We will begin by reading in the results of the population inference on our default event list for the BBH population. In this example, we will read in the results for the Powerlaw + Peak model. These results are stored as bilby result files in this data repository. A description of the parameters used in this model can be found in Appendix B1 of the companion paper.

Reading in Hyperposterior Samples

There is a lot of information in the Result object. Lets take a look at some useful attributes.

What you are probably most intersted in are the hyperposterior samples, which are saved as a pandas dataframe.

We can pull 1D marginal distributions from this by picking out a specific column. As an example, lets try the powerlaw slope on m1

We can plot all of these samples with their many correlations using a corner plot:

More documentation on how to make these corner plots to fit your needs can be found here (see also: plot_multiple).

Plotting Differential Merger Rates vs Source Parameters

While informative, these corner plots are not very intuitive to discern useful information. Each sample in the above distribution corresponds to a unique mass, spin, and redshift population distribution. A more informative demonstration of the significance of this posterior distribution is to plot the inferred distributions in parameter space; that is, given the above draws from the posterior distribution, what do the resulting inferred mass, spin, and redshift distributions look like?

We have stored these distributions for the some draws from the hyperposterior in the following hdf5 files in this repository:

Mass: o1o2o3_mass_c_iid_mag_iid_tilt_powerlaw_redshift_mass_data.h5

Spin Magnitude: o1o2o3_mass_c_iid_mag_iid_tilt_powerlaw_redshift_orientation_data.h5

Redshift: o1o2o3_mass_c_iid_mag_iid_tilt_powerlaw_redshift_redshift_data.h5

Begin by reading in the mass distribution-make sure the path below points to the above files in the /analyses/PowerLawPeak subdirectory of the data release!

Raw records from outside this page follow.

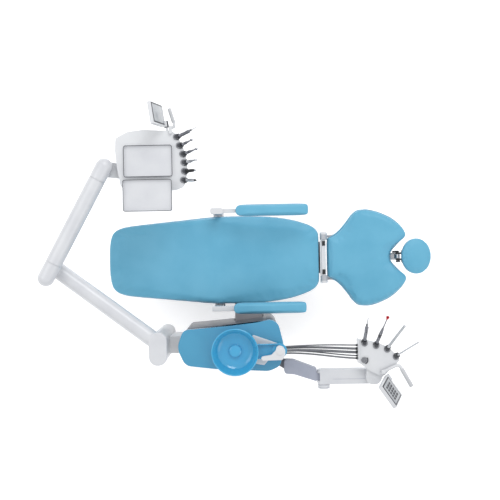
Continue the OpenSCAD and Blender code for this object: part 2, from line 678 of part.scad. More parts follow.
base_plate();
base_bracket();
base_cover();
lift_arm();
lift_actuator();
tie_bar();
carriage_frame();
seat_shell();
seat_cushion();
unit_bridge();
unit_frame();
unit_housing();
unit_top();
arm_column();
faucet();
armrest_left_bracket();
armrest_left_pad();
armrest_right_post();
armrest_right_arm();
armrest_right_pad();
back_hinge();
back_frame();
back_shell();
back_cushion();
headrest_bar();
headrest_bracket();
headrest_cushion();
headrest_lever();
cuspidor_bowl();
delivery_arm();
elbow_housing();
spring_arm();
spring_arm_cover();
level_rod();
arm_end_housing();
delivery_head();
tray_one();
tray_holder();
tray_two();
delivery_display();
delivery_handle();
delivery_holders();
delivery_syringe();
turbine_one();
turbine_two();
micromotor();
scaler();
polisher();
assist_link();
assist_arm();
assist_knob();
assist_head();
assist_display();
assist_handle();
assist_holders();
assist_syringe();
curing_light();
suction_large();
saliva_ejector();
hose_bundle();
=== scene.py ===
"""Dental chair with a chair-mounted treatment unit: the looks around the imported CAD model.

Every length is in metres, in the CAD model's frame: +X from the feet to the head, +Y to the patient's right.
"""

import json
import math

import bmesh
import bpy
from mathutils import Matrix, Vector
from mathutils.bvhtree import BVHTree


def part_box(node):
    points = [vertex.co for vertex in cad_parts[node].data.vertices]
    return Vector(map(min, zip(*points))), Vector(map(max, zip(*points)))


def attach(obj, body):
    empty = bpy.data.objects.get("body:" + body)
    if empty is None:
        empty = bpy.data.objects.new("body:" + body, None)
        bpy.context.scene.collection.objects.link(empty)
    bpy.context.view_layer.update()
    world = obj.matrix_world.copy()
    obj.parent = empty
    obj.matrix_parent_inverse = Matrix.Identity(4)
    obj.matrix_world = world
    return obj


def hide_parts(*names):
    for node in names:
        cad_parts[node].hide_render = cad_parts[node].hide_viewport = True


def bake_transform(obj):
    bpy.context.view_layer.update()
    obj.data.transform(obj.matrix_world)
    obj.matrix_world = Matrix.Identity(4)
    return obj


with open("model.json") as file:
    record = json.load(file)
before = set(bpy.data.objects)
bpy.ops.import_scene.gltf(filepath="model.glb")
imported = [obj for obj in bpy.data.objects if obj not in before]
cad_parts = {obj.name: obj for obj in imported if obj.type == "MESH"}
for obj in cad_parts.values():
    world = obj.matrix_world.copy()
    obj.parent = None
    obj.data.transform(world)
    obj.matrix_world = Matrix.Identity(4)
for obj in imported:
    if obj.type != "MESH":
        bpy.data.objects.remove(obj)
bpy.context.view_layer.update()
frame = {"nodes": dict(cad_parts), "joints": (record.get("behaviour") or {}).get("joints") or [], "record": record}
NODES = frame["nodes"]
JOINTS = {joint["name"]: joint for joint in frame["joints"]}
BODY_OF = {node: body for body, nodes in frame["record"]["behaviour"]["bodies"].items() for node in nodes}
SLOT_OF = {part["node"]: part["material_slot"] for part in frame["record"]["subparts"]}
UP = Vector((0, 0, 1))
WORLD = Matrix.Identity(4)
MM = 0.001
WELD = 2e-5   # vertices closer than this are one vertex


# ---------------------------------------------------------------- small helpers

def linked(name, data):
    """A new object in the scene."""
    obj = bpy.data.objects.new(name, data)
    bpy.context.scene.collection.objects.link(obj)
    return obj


def mix(a, b, share):
    return a + (b - a) * share


def smoothstep(t):
    return t * t * (3 - 2 * t)


def circle(count):
    """Angles once round."""
    return [2 * math.pi * k / count for k in range(count)]


def in_metres(profile):
    return [(r * MM, h * MM) for r, h in profile]


# ---------------------------------------------------------------- camera, floor and light

def srgb(red, green, blue):
    """A linear colour from screen values of 0 to 255."""
    def linear(value):
        share = value / 255
        return share / 12.92 if share <= 0.04045 else ((share + 0.055) / 1.055) ** 2.4
    return (linear(red), linear(green), linear(blue), 1.0)


def make_camera():
    data = bpy.data.cameras.new("camera")
    data.lens = 51.84
    data.sensor_width = 36
    data.clip_end = 60
    camera = linked("camera", data)
    camera.location = (-0.100, 0.056, 5.0)
    camera.rotation_euler = (0, 0, math.radians(-1.08))
    bpy.context.scene.camera = camera


def area_light(name, place, target, size, power):
    data = bpy.data.lights.new(name, "AREA")
    data.shape = "DISK"
    data.size = size
    data.energy = power
    light = linked(name, data)
    light.location = place
    light.rotation_euler = (Vector(target) - Vector(place)).to_track_quat("-Z", "Y").to_euler()


def make_light():
    world = bpy.data.worlds.new("studio")
    world.use_nodes = True
    background = world.node_tree.nodes["Background"]
    background.inputs["Color"].default_value = (1, 1, 1, 1)
    background.inputs["Strength"].default_value = 0.85
    bpy.context.scene.world = world
    middle = (-0.2, 0, 0.6)
    area_light("key_light", (0.9, 3.6, 4.6), middle, 2.8, 80)
    area_light("fill_light", (-3.4, 0.6, 4.2), middle, 3.0, 34)
    area_light("side_light", (3.2, -2.4, 4.4), middle, 3.0, 34)
    bpy.context.scene.view_settings.view_transform = "Standard"


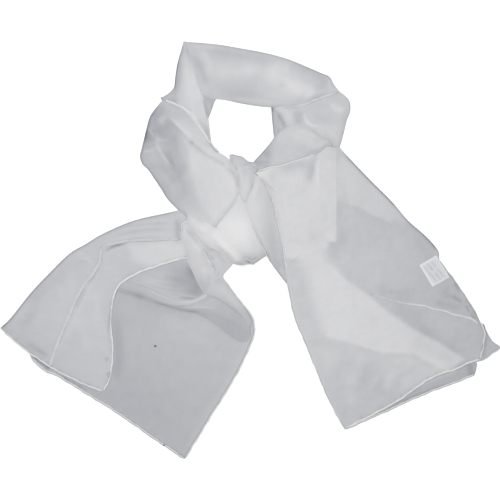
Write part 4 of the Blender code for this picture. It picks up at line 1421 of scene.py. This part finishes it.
class ScarfStage(bpy.types.PropertyGroup):
    """The floor, the lights and the camera."""

    floor_colour: FloatVectorProperty(
        name="Floor", description="Colour of the floor",
        default=(0.95, 0.95, 0.95), min=0.0, max=1.0, size=3, subtype="COLOR")
    view_width: FloatProperty(
        name="View Width", description="Width of floor that the camera sees",
        default=0.75, min=0.1, max=5.0, subtype="DISTANCE", unit="LENGTH")
    lens: FloatProperty(
        name="Lens", description="Focal length of the camera",
        default=100.0, min=20.0, max=300.0, subtype="DISTANCE_CAMERA", unit="CAMERA")
    surround: FloatProperty(
        name="Surround", description="Strength of the light from all round",
        default=0.78, min=0.0, max=5.0)
    overhead: FloatProperty(
        name="Overhead Light", description="Power of the broad light above",
        default=26.0, min=0.0, max=500.0, subtype="POWER", unit="POWER")
    key: FloatProperty(
        name="Key Light", description="Power of the light from the upper left",
        default=13.0, min=0.0, max=500.0, subtype="POWER", unit="POWER")


class SCARF_OT_left_tail(bpy.types.Operator):
    """Lay down the left tail: ground panel, swag, turned panel and strap"""

    bl_idname = "scarf.left_tail"
    bl_label = "Left Tail"

    def execute(self, context):
        make_stretch(GROUND_PANEL, 1)
        make_stretch(SWAG, 2)
        make_stretch(TURNED_PANEL, 3)
        make_stretch(STRAP, 4)
        return {"FINISHED"}


class SCARF_OT_neck_loop(bpy.types.Operator):
    """Lay down the neck loop: under layers, right side, back, left upright and lower right"""

    bl_idname = "scarf.neck_loop"
    bl_label = "Neck Loop"

    def execute(self, context):
        make_stretch(UNDER_NECK_LEFT, 11)
        make_stretch(UNDER_NECK_RIGHT, 12)
        make_stretch(NECK_RIGHT, 13)
        make_stretch(NECK_BACK, 14)
        make_stretch(NECK_LEFT, 15)
        make_stretch(NECK_LOWER, 16)
        return {"FINISHED"}


class SCARF_OT_knot(bpy.types.Operator):
    """Lay down the knot: core, tuck, the stretch over its left and the band below it"""

    bl_idname = "scarf.knot"
    bl_label = "Knot"

    def execute(self, context):
        make_stretch(KNOT_CORE, 21)
        make_stretch(KNOT_TUCK, 22)
        make_stretch(FRONT_LEFT, 23)
        make_stretch(KNOT_BAND, 24)
        return {"FINISHED"}


class SCARF_OT_right_tail(bpy.types.Operator):
    """Lay down the right tail: hidden layers, side strip and top panel"""

    bl_idname = "scarf.right_tail"
    bl_label = "Right Tail"

    def execute(self, context):
        make_stretch(UNDER_PANEL, 31)
        make_stretch(UNDER_CORNER, 32)
        make_stretch(GATHER, 33)
        make_stretch(SIDE_STRIP, 34)
        make_stretch(TOP_PANEL, 35)
        return {"FINISHED"}


class SCARF_OT_trimmings(bpy.types.Operator):
    """Sew on the care label and lay down the flecks of lint"""

    bl_idname = "scarf.trimmings"
    bl_label = "Label and Lint"

    def execute(self, context):
        make_stretch(CARE_LABEL, 41, "label_weave")
        for number, fleck in enumerate(FLECKS):
            self.fleck(f"lint_{number}", fleck)
        return {"FINISHED"}

    def fleck(self, name, fleck):
        """A lentil of lint: a square grid drawn out to an oval, x sqrt(1 - y^2 / 2) by
        y sqrt(1 - x^2 / 2), which stands sqrt(1 - r^2) of its thickness up and down at a
        share r of the way to its rim."""
        side = np.linspace(-1, 1, FLECK_POINTS)
        x, y = np.meshgrid(side, side)
        across, along = x * np.sqrt(1 - y**2 / 2), y * np.sqrt(1 - x**2 / 2)
        plan = np.dstack([fleck.x + 0.5 * fleck.length * across,
                          fleck.y + 0.5 * fleck.width * along])
        row, column = LIE.cell(np.array([fleck.x, fleck.y], float))
        middle = LIE.top[int(round(row)), int(round(column))] + FLECK_LIFT
        dome = FLECK_RIM + FLECK_DOME * np.sqrt(np.clip(1 - across**2 - along**2, 0, 1))
        piece = cloth_solid(
            name, np.dstack([plan, middle - dome]), np.dstack([plan, middle + dome]),
            np.ones(x.shape), plan, material_named("lint"))


class SCARF_OT_stage(bpy.types.Operator):
    """Set the floor, the soft lights and the camera straight above"""

    bl_idname = "scarf.stage"
    bl_label = "Stage"

    def execute(self, context):
        stage = context.scene.scarf_stage
        self.floor(stage)
        self.light("overhead", OVERHEAD_PLACE, OVERHEAD_SIZE, stage.overhead)
        self.light("key", KEY_PLACE, KEY_SIZE, stage.key)
        world = bpy.data.worlds.new("surround")
        world.use_nodes = True
        set_inputs(world.node_tree.nodes["Background"],
                   {"Color": (1, 1, 1, 1), "Strength": stage.surround})
        context.scene.world = world
        data = bpy.data.cameras.new("camera")
        data.lens = stage.lens
        camera = bpy.data.objects.new("camera", data)
        camera.location = (0, 0, stage.view_width * stage.lens / data.sensor_width)
        context.scene.collection.objects.link(camera)
        context.scene.camera = camera
        context.scene.view_settings.view_transform = "Standard"
        return {"FINISHED"}

    def floor(self, stage):
        """A wide flat square under the cloth."""
        x, y = np.meshgrid([-FLOOR_HALF, FLOOR_HALF], [-FLOOR_HALF, FLOOR_HALF])
        points = np.stack([x, y, np.full(x.shape, -FLOOR_DEPTH)], axis=-1).reshape(-1, 3)
        mesh = bpy.data.meshes.new("floor")
        mesh.from_pydata(points.tolist(), [], [(0, 1, 3, 2)])
        material, _, shader = bare_material("floor_paint", MATT, 0.0)
        set_inputs(shader, {"Base Color": (*stage.floor_colour, 1), "Specular IOR Level": 0.0})
        mesh.materials.append(material)
        floor = bpy.data.objects.new("floor", mesh)
        bpy.context.scene.collection.objects.link(floor)

    def light(self, name, place, size, power):
        """A square area light at a place, facing the middle of the floor."""
        data = bpy.data.lights.new(name, "AREA")
        data.size = size
        data.energy = power
        light = bpy.data.objects.new(name, data)
        light.location = place
        flat = float(np.hypot(place[0], place[1]))
        light.rotation_euler = (float(np.arctan2(flat, place[2])), 0,
                                float(np.arctan2(place[1], place[0])) + np.pi / 2 if flat else 0)
        bpy.context.scene.collection.objects.link(light)


class SCARF_PT_panel(bpy.types.Panel):
    """Sizes and colours of the scarf, and the steps that lay it down"""

    bl_label = "Silk Scarf"
    bl_idname = "SCARF_PT_panel"
    bl_space_type = "VIEW_3D"
    bl_region_type = "UI"
    bl_category = "Scarf"

    def draw(self, context):
        scene = context.scene
        for settings in (scene.scarf_cloth, scene.scarf_label, scene.scarf_stage):
            column = self.layout.column(align=True)
            for name in settings.__annotations__:
                column.prop(settings, name)
        for step in STEPS:
            self.layout.operator(step.bl_idname)


STEPS = (SCARF_OT_stage, SCARF_OT_left_tail, SCARF_OT_neck_loop, SCARF_OT_knot,
         SCARF_OT_right_tail, SCARF_OT_trimmings)
CLASSES = (ScarfCloth, ScarfLabel, ScarfStage, *STEPS, SCARF_PT_panel)


def register():
    """Makes the settings, the steps and the panel known to the program."""
    for each in CLASSES:
        bpy.utils.register_class(each)
    bpy.types.Scene.scarf_cloth = PointerProperty(type=ScarfCloth)
    bpy.types.Scene.scarf_label = PointerProperty(type=ScarfLabel)
    bpy.types.Scene.scarf_stage = PointerProperty(type=ScarfStage)


def unregister():
    """Takes away what register has made, in the other order."""
    del bpy.types.Scene.scarf_stage
    del bpy.types.Scene.scarf_label
    del bpy.types.Scene.scarf_cloth
    for each in reversed(CLASSES):
        bpy.utils.unregister_class(each)


def main():
    """Takes every step in turn."""
    register()
    bpy.ops.scarf.stage()
    bpy.ops.scarf.left_tail()
    bpy.ops.scarf.neck_loop()
    bpy.ops.scarf.knot()
    bpy.ops.scarf.right_tail()
    bpy.ops.scarf.trimmings()


if __name__ == "__main__":
    main()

The HDF5 file for the mass distribution contains both the individual merger rate vs mass lines determined by the population parameters in the posterior distribution, as well as the resulting Posterior Predictive Distribution (PPD), the "average" rate distribution as determined by the draws of the population parameters.

Recall that we have defined the Powerlaw + Peak mass model in terms of two separable one-dimensional distributions: a probability distribution of m1 (primary mass) and distribution for q=m2/m1 (mass ratio). Thus, to get the inferred distribution for one variable we must marginalize over the other. We will do exactly this here; plot the inferred primary mass distribution and mass ratio distribution by marginalizing over the other in turn. Note that what we have stored in these files and what we will be plotting is the differential rate, which is closely related to the probability density in terms of the mass, spin, or redshift.

If you would like the following figures saved, set "outdir" to your desired output directory and set save=True when we call the below function. Let's begin by defining the mass distribution plotting function.

Now let's actually call the above plotting script to generate the inferred mass distribution for the primary mass and mass ratio. Note we set the credibility interval we wish to plot via the "limits" argument in the plotting function. Let's plot the 90% credible region.

Looks good! Compare this with Figure 10 in the companion paper. Now we can make a similar plot of the spin magnitude distribution (in terms of $a_1$ and $a_2$, the dimensionless spin magnitude of the primary and secondary black hole in a binary, respectively).

Again, we begin by noticing we have the set of "lines" and the PPD data, as we had with the mass distribution HDF5 file.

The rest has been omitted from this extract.